A rebound in overseas visitors, driven by Japan’s re-opening of borders and the weak yen, also boosted service consumption, the central bank said in a report analysing regional economies, a welcome development for Japan’s fragile economic recovery.
In the quarterly report, the BOJ raised its economic assessment for four of the country’s nine regions. It maintained its assessment for the remaining five.
“Many regions saw their economies pick up, or pick up moderately,” it said.
Some firms appeared to struggle increasing pay as rising fuel and raw material costs squeezed profits, the report said.
“But there were many cases where companies were increasing winter bonus payments, or plan to hike wages” to cope with a tight labour market and compensate employees for the rising cost of living, it said.
The report will be among factors the BOJ’s board will scrutinise in compiling fresh quarterly growth and inflation forecasts at a policy meeting on Jan. 17-18.
Sources have told Reuters the BOJ will most likely raise its inflation forecasts next week, in a sign of its growing conviction that conditions could gradually fall into place to dial back its massive stimulus.

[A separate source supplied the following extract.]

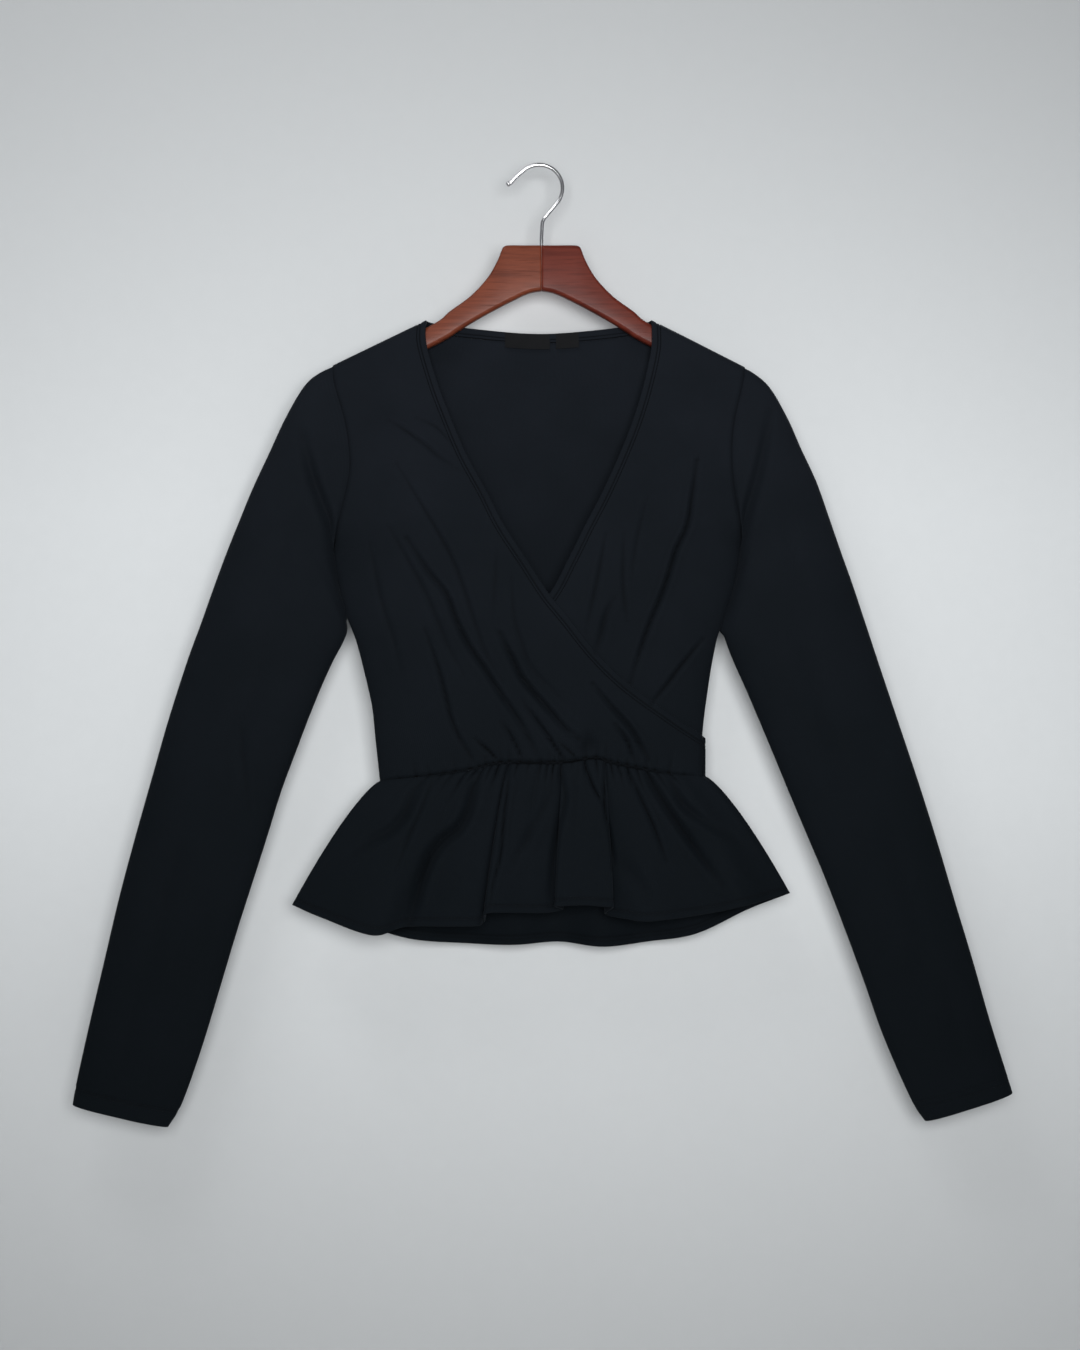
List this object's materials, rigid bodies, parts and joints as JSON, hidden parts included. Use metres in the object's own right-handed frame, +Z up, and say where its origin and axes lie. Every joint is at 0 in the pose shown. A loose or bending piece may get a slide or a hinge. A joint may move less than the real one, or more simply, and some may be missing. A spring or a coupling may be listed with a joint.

Japan’s core consumer prices rose 3.7% in November from a year earlier, marking a 40-year high and exceeding the BOJ’s 2% target for eight straight months, as companies continued to pass on rising raw material costs to households.
BOJ Governor Haruhiko Kuroda has said wage growth must accompany rising prices for inflation to sustainably hit its 2% target, and allow the central bank to phase out stimulus.
“We raised the base salary last autumn and may further raise wages this year in light of recent price rises, and improvements in our earnings,” the report quoted a supermarket in Yokohama, a city south of Tokyo, as saying.
A steady stream of tourists visiting from Europe, the United States and Southeast Asian countries is boosting service consumption in the Kansai western Japan, said Hirohide Koguchi, the BOJ’s Osaka branch manager.
“Duty-free sales have returned to 70% the level seen before the coronavirus pandemic. If this trend continues, it will underpin not just the Kansai region but entire Japanese economy,” he told a news conference.
Japan’s economy shrank an annualised 0.8% in the third quarter of last year as slowing global growth hurt exports, and soaring raw material costs weighed on domestic consumption.
Analysts expect a delayed rebound in consumption from the COVID-19 pandemic to underpin Japan’s recovery ahead, though the rising cost of living and China’s slowdown cloud the outlook.